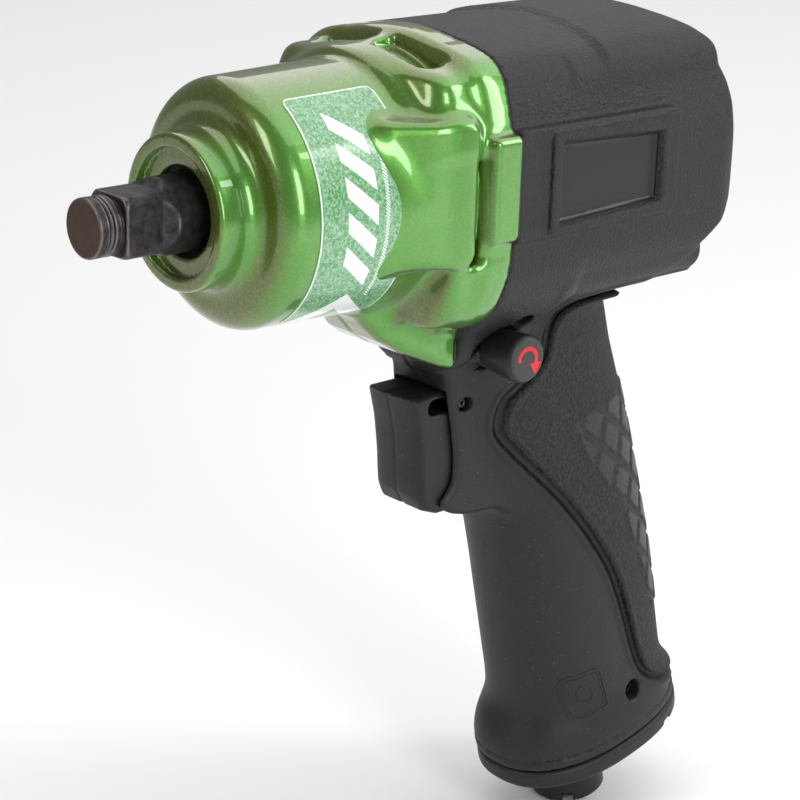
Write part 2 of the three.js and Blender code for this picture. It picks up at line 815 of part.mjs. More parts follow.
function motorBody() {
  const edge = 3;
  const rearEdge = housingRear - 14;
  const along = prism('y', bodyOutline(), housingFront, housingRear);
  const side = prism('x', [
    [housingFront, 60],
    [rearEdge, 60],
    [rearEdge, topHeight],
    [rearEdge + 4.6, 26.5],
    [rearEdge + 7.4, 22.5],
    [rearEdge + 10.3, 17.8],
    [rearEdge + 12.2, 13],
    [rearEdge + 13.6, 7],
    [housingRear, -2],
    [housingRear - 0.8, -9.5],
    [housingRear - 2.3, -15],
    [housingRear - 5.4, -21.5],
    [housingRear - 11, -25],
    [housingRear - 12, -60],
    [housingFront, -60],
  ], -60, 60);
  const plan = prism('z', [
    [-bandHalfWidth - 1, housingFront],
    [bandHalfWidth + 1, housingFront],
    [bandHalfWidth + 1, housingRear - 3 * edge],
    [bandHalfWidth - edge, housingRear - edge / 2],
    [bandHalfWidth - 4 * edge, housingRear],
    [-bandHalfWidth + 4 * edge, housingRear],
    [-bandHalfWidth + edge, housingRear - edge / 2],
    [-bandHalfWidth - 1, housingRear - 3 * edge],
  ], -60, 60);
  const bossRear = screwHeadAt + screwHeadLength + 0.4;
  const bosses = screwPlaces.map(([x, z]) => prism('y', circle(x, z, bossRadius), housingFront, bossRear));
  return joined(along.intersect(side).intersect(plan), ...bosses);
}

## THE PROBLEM
Go through the listing and print each line exactly as it appears.

## EXPECTED ANSWER
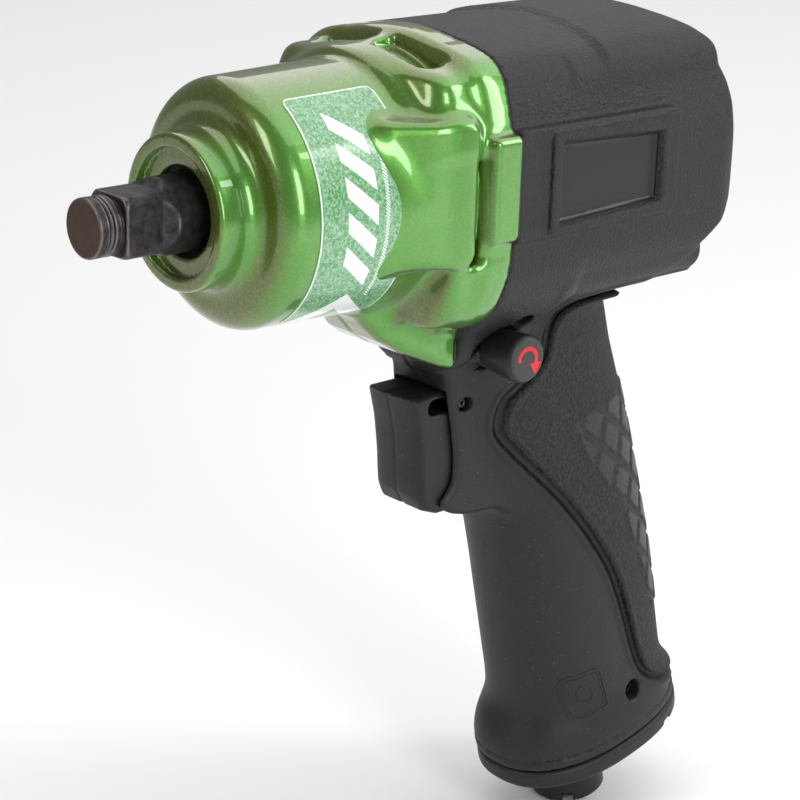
Write part 2 of the three.js and Blender code for this picture. It picks up at line 815 of part.mjs. More parts follow.
function motorBody() {
  const edge = 3;
  const rearEdge = housingRear - 14;
  const along = prism('y', bodyOutline(), housingFront, housingRear);
  const side = prism('x', [
    [housingFront, 60],
    [rearEdge, 60],
    [rearEdge, topHeight],
    [rearEdge + 4.6, 26.5],
    [rearEdge + 7.4, 22.5],
    [rearEdge + 10.3, 17.8],
    [rearEdge + 12.2, 13],
    [rearEdge + 13.6, 7],
    [housingRear, -2],
    [housingRear - 0.8, -9.5],
    [housingRear - 2.3, -15],
    [housingRear - 5.4, -21.5],
    [housingRear - 11, -25],
    [housingRear - 12, -60],
    [housingFront, -60],
  ], -60, 60);
  const plan = prism('z', [
    [-bandHalfWidth - 1, housingFront],
    [bandHalfWidth + 1, housingFront],
    [bandHalfWidth + 1, housingRear - 3 * edge],
    [bandHalfWidth - edge, housingRear - edge / 2],
    [bandHalfWidth - 4 * edge, housingRear],
    [-bandHalfWidth + 4 * edge, housingRear],
    [-bandHalfWidth + edge, housingRear - edge / 2],
    [-bandHalfWidth - 1, housingRear - 3 * edge],
  ], -60, 60);
  const bossRear = screwHeadAt + screwHeadLength + 0.4;
  const bosses = screwPlaces.map(([x, z]) => prism('y', circle(x, z, bossRadius), housingFront, bossRear));
  return joined(along.intersect(side).intersect(plan), ...bosses);
}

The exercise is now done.